_Directions_:
Return all of the entries exactly as written.

━━━ Task inputs ━━━

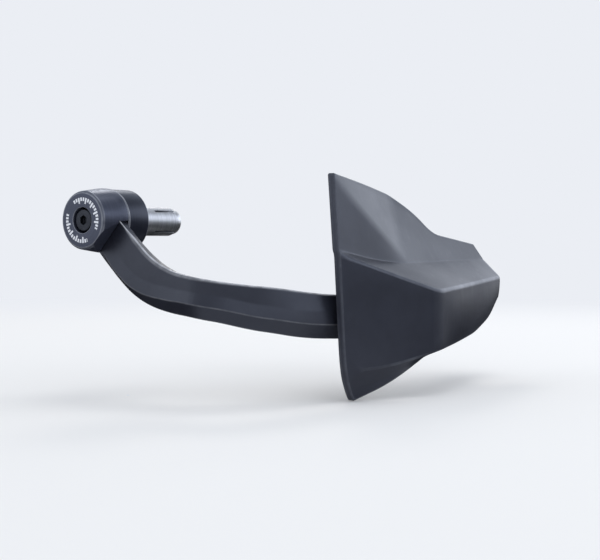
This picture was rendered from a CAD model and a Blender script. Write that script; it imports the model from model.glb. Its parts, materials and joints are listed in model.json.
# %% [markdown]
# # A motorcycle hand guard, dressed for its picture
#
# A turned weight holds a moulded arm, and the arm carries a thin folded shell that keeps wind and
# twigs away. The measured model comes in as a fixed frame. This lesson builds the fine surfaces
# over it as whole numpy arrays, gives them their finishes, and sets up a plain pale studio.

# %% Load the frame
import json
import math

import bmesh
import bpy
import numpy as np
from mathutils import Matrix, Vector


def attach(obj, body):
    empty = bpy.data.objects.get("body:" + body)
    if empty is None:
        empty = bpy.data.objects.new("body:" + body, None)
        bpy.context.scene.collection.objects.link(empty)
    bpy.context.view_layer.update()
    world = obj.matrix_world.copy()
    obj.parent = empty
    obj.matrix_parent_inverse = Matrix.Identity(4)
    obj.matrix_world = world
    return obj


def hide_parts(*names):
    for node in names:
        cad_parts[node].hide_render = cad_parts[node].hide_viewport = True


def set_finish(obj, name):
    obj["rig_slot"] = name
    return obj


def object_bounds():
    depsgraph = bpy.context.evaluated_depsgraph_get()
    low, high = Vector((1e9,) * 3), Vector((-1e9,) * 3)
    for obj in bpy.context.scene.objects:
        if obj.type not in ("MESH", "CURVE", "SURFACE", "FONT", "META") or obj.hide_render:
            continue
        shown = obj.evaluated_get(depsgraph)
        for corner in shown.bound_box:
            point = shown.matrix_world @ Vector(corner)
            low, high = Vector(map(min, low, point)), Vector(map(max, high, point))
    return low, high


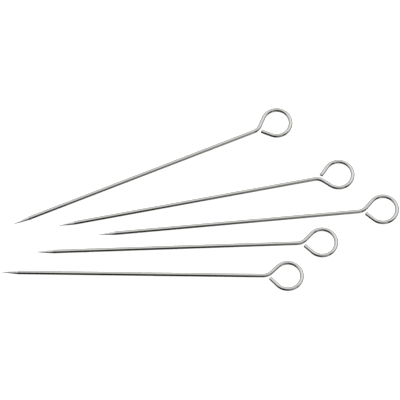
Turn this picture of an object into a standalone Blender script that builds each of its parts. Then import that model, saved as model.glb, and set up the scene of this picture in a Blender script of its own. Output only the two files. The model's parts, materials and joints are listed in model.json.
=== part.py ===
"""A set of five pointed wire needles lying in a fan, each one length of round steel wire.

Each needle is a straight shank, ground to a point at one end and bent into an open round loop at
the other. Metres, +Z up: the needles lie on the plane z = 0, with their points towards -X and
their loops towards +X, and the origin is under the middle of the set.
"""

from collections import namedtuple
from math import cos, pi, radians, sin, tan

import bmesh
import bpy
from mathutils import Matrix, Vector

# Driving dimensions of one needle.
WIRE_DIAMETER = 0.0016
NEEDLE_LENGTH = 0.130  # from the point to the far side of the loop
LOOP_INNER_DIAMETER = 0.0106
NECK_ANGLE = radians(45)  # between the shank's line and the straight run on each side of the loop
NECK_BEND_RADIUS = 0.0052  # at the wire's middle
END_GAP = 0.0007  # clear space between the wire's cut end and the neck
POINT_LENGTH = 0.0075
POINT_DIAMETER = 0.0002  # the small blunt left at the very tip

# Where each needle lies: the place of its point, the way its shank heads from there, and whether
# it is turned over, which puts its cut end on the other side of the shank.
Place = namedtuple("Place", "name point_x point_y heading turned_over")
PLACES = [
    Place("needle_1", -0.0804, -0.0113, radians(22.7), False),
    Place("needle_2", -0.0609, -0.0120, radians(11.2), True),
    Place("needle_3", -0.0437, -0.0161, radians(5.5), False),
    Place("needle_4", -0.0705, -0.0242, radians(2.1), False),
    Place("needle_5", -0.0854, -0.0335, radians(-0.8), False),
]

# How finely the round shapes are cut into flats.
WIRE_SIDES = 16
NECK_STEPS = 8
LOOP_STEPS = 48

STEEL_COLOUR = (0.66, 0.66, 0.64, 1.0)
STEEL_ROUGHNESS = 0.16

# What follows from the driving dimensions, along the wire's middle line. The corner is where the
# lines of the two straight runs beside the loop cross, on the shank's own line.
WIRE_RADIUS = WIRE_DIAMETER / 2
LOOP_RADIUS = LOOP_INNER_DIAMETER / 2 + WIRE_RADIUS
LOOP_CENTRE_X = NEEDLE_LENGTH - WIRE_RADIUS - LOOP_RADIUS
LOOP_SWEEP = pi + 2 * NECK_ANGLE
CORNER_X = LOOP_CENTRE_X - LOOP_RADIUS / sin(NECK_ANGLE)
CORNER_TO_LOOP = LOOP_RADIUS / tan(NECK_ANGLE)
BEND_SETBACK = NECK_BEND_RADIUS * tan(NECK_ANGLE / 2)
BEND_START_X = CORNER_X - BEND_SETBACK
NECK_RUN = CORNER_TO_LOOP - BEND_SETBACK
END_RUN = CORNER_TO_LOOP - WIRE_RADIUS / sin(2 * NECK_ANGLE) - END_GAP


def wire_end(mesh, radius):
    """The wire's first end at the origin, facing -X: a filled outline that has flats above and below."""
    half_side = pi / WIRE_SIDES
    facing_x = Matrix.Rotation(pi / 2, 4, "Y") @ Matrix.Rotation(half_side, 4, "Z")
    made = bmesh.ops.create_circle(
        mesh, cap_ends=True, segments=WIRE_SIDES, radius=radius / cos(half_side), matrix=facing_x
    )
    return list({edge for vertex in made["verts"] for edge in vertex.link_edges})


def run_straight(mesh, outline, step, growth=1.0):
    """The wire carried on by a step from its last outline, which it may widen. Returns the new outline."""
    made = bmesh.ops.extrude_edge_only(mesh, edges=outline)["geom"]
    points = [part for part in made if isinstance(part, bmesh.types.BMVert)]
    bmesh.ops.scale(mesh, vec=Vector((1, growth, growth)), verts=points)
    bmesh.ops.translate(mesh, vec=step, verts=points)
    return [edge for edge in made if isinstance(edge, bmesh.types.BMEdge)]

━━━

_Written reply_:
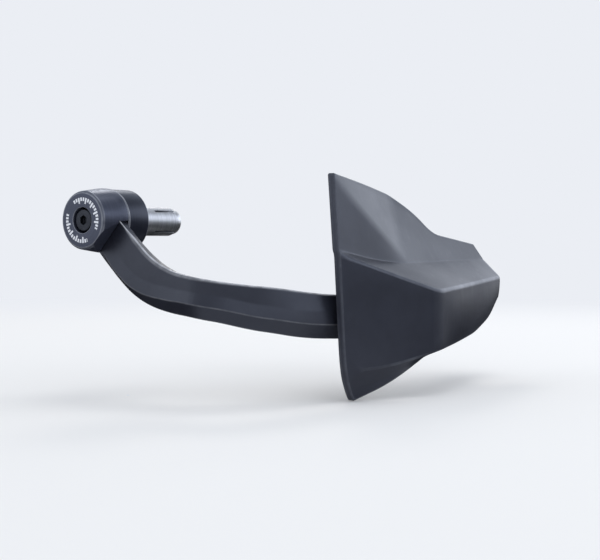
This picture was rendered from a CAD model and a Blender script. Write that script; it imports the model from model.glb. Its parts, materials and joints are listed in model.json.
# %% [markdown]
# # A motorcycle hand guard, dressed for its picture
#
# A turned weight holds a moulded arm, and the arm carries a thin folded shell that keeps wind and
# twigs away. The measured model comes in as a fixed frame. This lesson builds the fine surfaces
# over it as whole numpy arrays, gives them their finishes, and sets up a plain pale studio.

# %% Load the frame
import json
import math

import bmesh
import bpy
import numpy as np
from mathutils import Matrix, Vector


def attach(obj, body):
    empty = bpy.data.objects.get("body:" + body)
    if empty is None:
        empty = bpy.data.objects.new("body:" + body, None)
        bpy.context.scene.collection.objects.link(empty)
    bpy.context.view_layer.update()
    world = obj.matrix_world.copy()
    obj.parent = empty
    obj.matrix_parent_inverse = Matrix.Identity(4)
    obj.matrix_world = world
    return obj


def hide_parts(*names):
    for node in names:
        cad_parts[node].hide_render = cad_parts[node].hide_viewport = True


def set_finish(obj, name):
    obj["rig_slot"] = name
    return obj


def object_bounds():
    depsgraph = bpy.context.evaluated_depsgraph_get()
    low, high = Vector((1e9,) * 3), Vector((-1e9,) * 3)
    for obj in bpy.context.scene.objects:
        if obj.type not in ("MESH", "CURVE", "SURFACE", "FONT", "META") or obj.hide_render:
            continue
        shown = obj.evaluated_get(depsgraph)
        for corner in shown.bound_box:
            point = shown.matrix_world @ Vector(corner)
            low, high = Vector(map(min, low, point)), Vector(map(max, high, point))
    return low, high


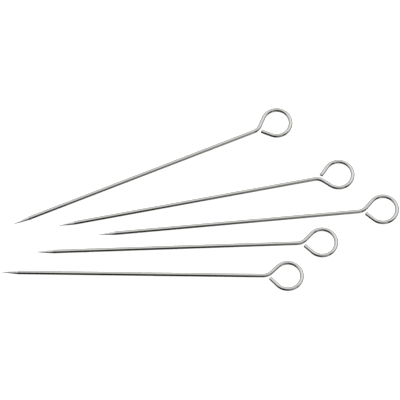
Turn this picture of an object into a standalone Blender script that builds each of its parts. Then import that model, saved as model.glb, and set up the scene of this picture in a Blender script of its own. Output only the two files. The model's parts, materials and joints are listed in model.json.
=== part.py ===
"""A set of five pointed wire needles lying in a fan, each one length of round steel wire.

Each needle is a straight shank, ground to a point at one end and bent into an open round loop at
the other. Metres, +Z up: the needles lie on the plane z = 0, with their points towards -X and
their loops towards +X, and the origin is under the middle of the set.
"""

from collections import namedtuple
from math import cos, pi, radians, sin, tan

import bmesh
import bpy
from mathutils import Matrix, Vector

# Driving dimensions of one needle.
WIRE_DIAMETER = 0.0016
NEEDLE_LENGTH = 0.130  # from the point to the far side of the loop
LOOP_INNER_DIAMETER = 0.0106
NECK_ANGLE = radians(45)  # between the shank's line and the straight run on each side of the loop
NECK_BEND_RADIUS = 0.0052  # at the wire's middle
END_GAP = 0.0007  # clear space between the wire's cut end and the neck
POINT_LENGTH = 0.0075
POINT_DIAMETER = 0.0002  # the small blunt left at the very tip

# Where each needle lies: the place of its point, the way its shank heads from there, and whether
# it is turned over, which puts its cut end on the other side of the shank.
Place = namedtuple("Place", "name point_x point_y heading turned_over")
PLACES = [
    Place("needle_1", -0.0804, -0.0113, radians(22.7), False),
    Place("needle_2", -0.0609, -0.0120, radians(11.2), True),
    Place("needle_3", -0.0437, -0.0161, radians(5.5), False),
    Place("needle_4", -0.0705, -0.0242, radians(2.1), False),
    Place("needle_5", -0.0854, -0.0335, radians(-0.8), False),
]

# How finely the round shapes are cut into flats.
WIRE_SIDES = 16
NECK_STEPS = 8
LOOP_STEPS = 48

STEEL_COLOUR = (0.66, 0.66, 0.64, 1.0)
STEEL_ROUGHNESS = 0.16

# What follows from the driving dimensions, along the wire's middle line. The corner is where the
# lines of the two straight runs beside the loop cross, on the shank's own line.
WIRE_RADIUS = WIRE_DIAMETER / 2
LOOP_RADIUS = LOOP_INNER_DIAMETER / 2 + WIRE_RADIUS
LOOP_CENTRE_X = NEEDLE_LENGTH - WIRE_RADIUS - LOOP_RADIUS
LOOP_SWEEP = pi + 2 * NECK_ANGLE
CORNER_X = LOOP_CENTRE_X - LOOP_RADIUS / sin(NECK_ANGLE)
CORNER_TO_LOOP = LOOP_RADIUS / tan(NECK_ANGLE)
BEND_SETBACK = NECK_BEND_RADIUS * tan(NECK_ANGLE / 2)
BEND_START_X = CORNER_X - BEND_SETBACK
NECK_RUN = CORNER_TO_LOOP - BEND_SETBACK
END_RUN = CORNER_TO_LOOP - WIRE_RADIUS / sin(2 * NECK_ANGLE) - END_GAP


def wire_end(mesh, radius):
    """The wire's first end at the origin, facing -X: a filled outline that has flats above and below."""
    half_side = pi / WIRE_SIDES
    facing_x = Matrix.Rotation(pi / 2, 4, "Y") @ Matrix.Rotation(half_side, 4, "Z")
    made = bmesh.ops.create_circle(
        mesh, cap_ends=True, segments=WIRE_SIDES, radius=radius / cos(half_side), matrix=facing_x
    )
    return list({edge for vertex in made["verts"] for edge in vertex.link_edges})


def run_straight(mesh, outline, step, growth=1.0):
    """The wire carried on by a step from its last outline, which it may widen. Returns the new outline."""
    made = bmesh.ops.extrude_edge_only(mesh, edges=outline)["geom"]
    points = [part for part in made if isinstance(part, bmesh.types.BMVert)]
    bmesh.ops.scale(mesh, vec=Vector((1, growth, growth)), verts=points)
    bmesh.ops.translate(mesh, vec=step, verts=points)
    return [edge for edge in made if isinstance(edge, bmesh.types.BMEdge)]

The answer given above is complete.